Replaceable-tip milling cutters are not new, notes Thilo Mueller, manager of solid carbide end milling. What makes this system different is the range of its applicability. Traditional replaceable-tip systems are almost always used for finishing and other light cuts, he says. The strength of the connection—or lack thereof—requires this. By contrast, the strong connection of the Duo-Lock system enables it to directly compete with solid carbide tools. The modular tools in this family take the same kinds of heavy cuts that would usually be associated with a solid, one-piece end mill.

The key to the holding strength of the system is the thread design, he says. “Using finite-element analysis, the thread form was optimized to prevent force from being concentrated in just the first thread—which is what usually happens in a threaded connection. The optimized thread spreads the force throughout to realize a clamp that stands up to high forces.” The result is a modular tool capable of roughing passes, including full-width slotting at a depth of cut ranging to one tool diameter or 50 percent radial engagement at a depth ranging to 1.5 times diameter in steels and other comparably challenging materials. In fact, during this high-torque milling, the tool tip interface is strong enough that this connection is no longer the weakest link. The tool is likely to be used in conjunction with another joint development involving Kennametal and Haimer, the Safe-Lock interface designed to keep the tool shank secure within the toolholder.

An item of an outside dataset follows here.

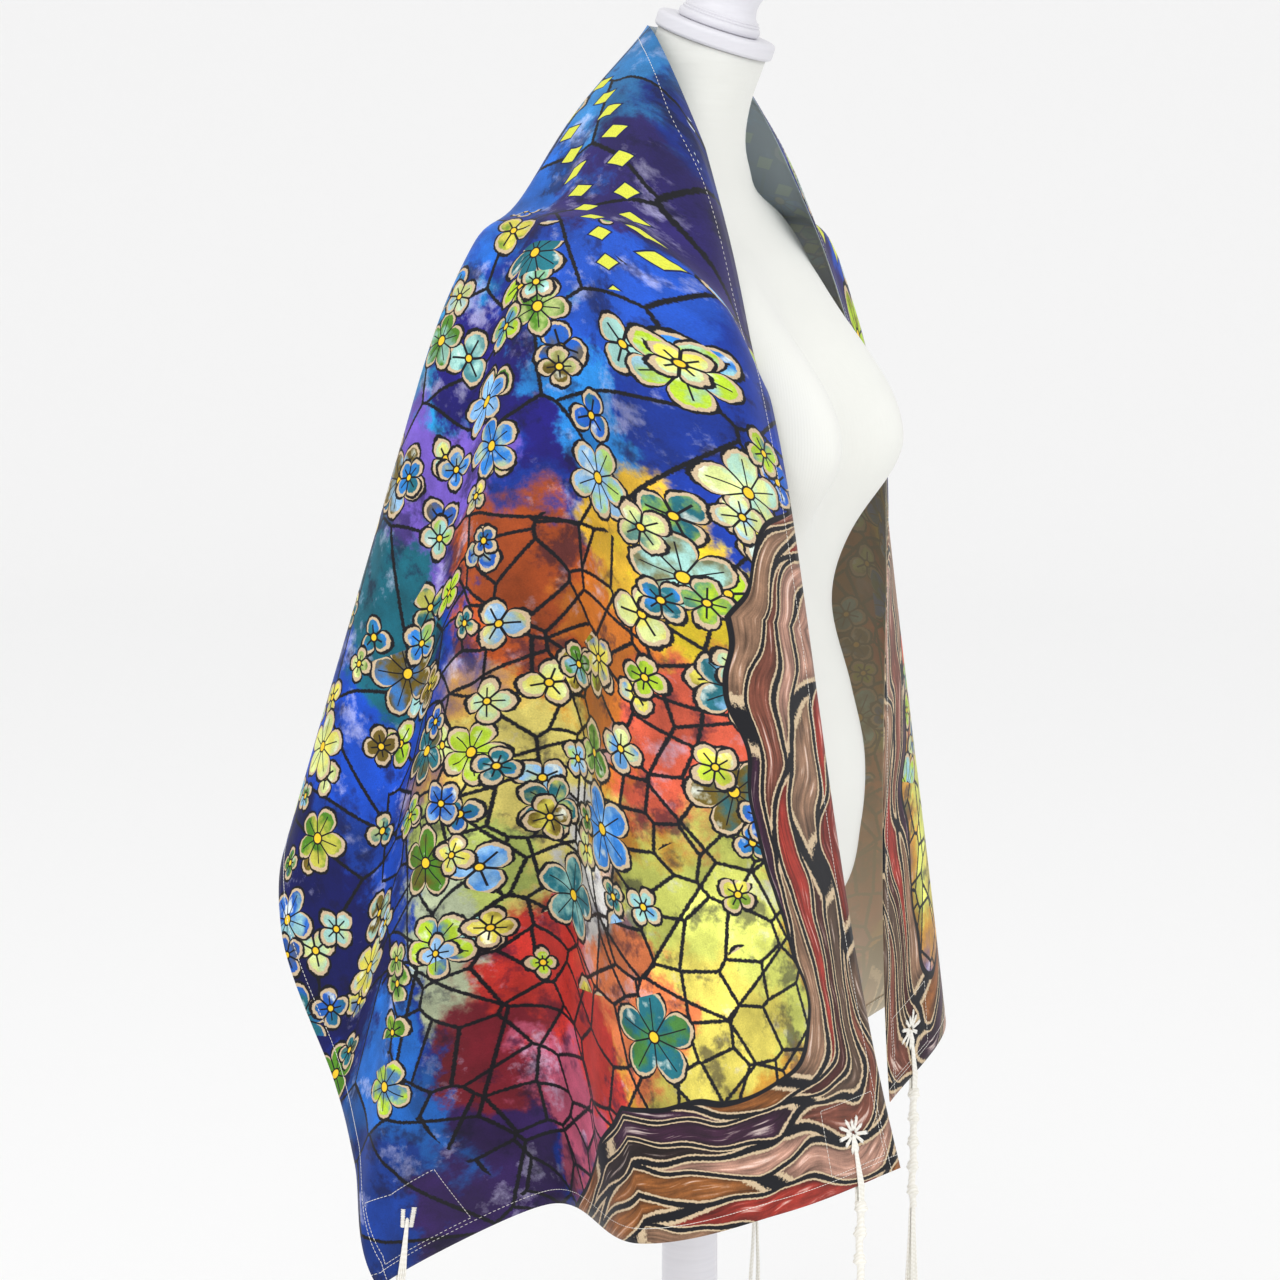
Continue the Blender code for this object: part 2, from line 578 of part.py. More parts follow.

A range of end mill geometries is available for the Duo-Lock system, Mr. Mueller says. Because of the replaceability of the cutting-edge portion of the tool, the milling tool overall is more economical than one made of solid carbide. However, perhaps the most significant cost advantage of this system relates to customizability. With this design, he points out, the user is more free to invest in an unusual cutting-edge geometry tailored to the application. Because only the head has to be manufactured as a special order, even unusual tool geometries become more cost-effective.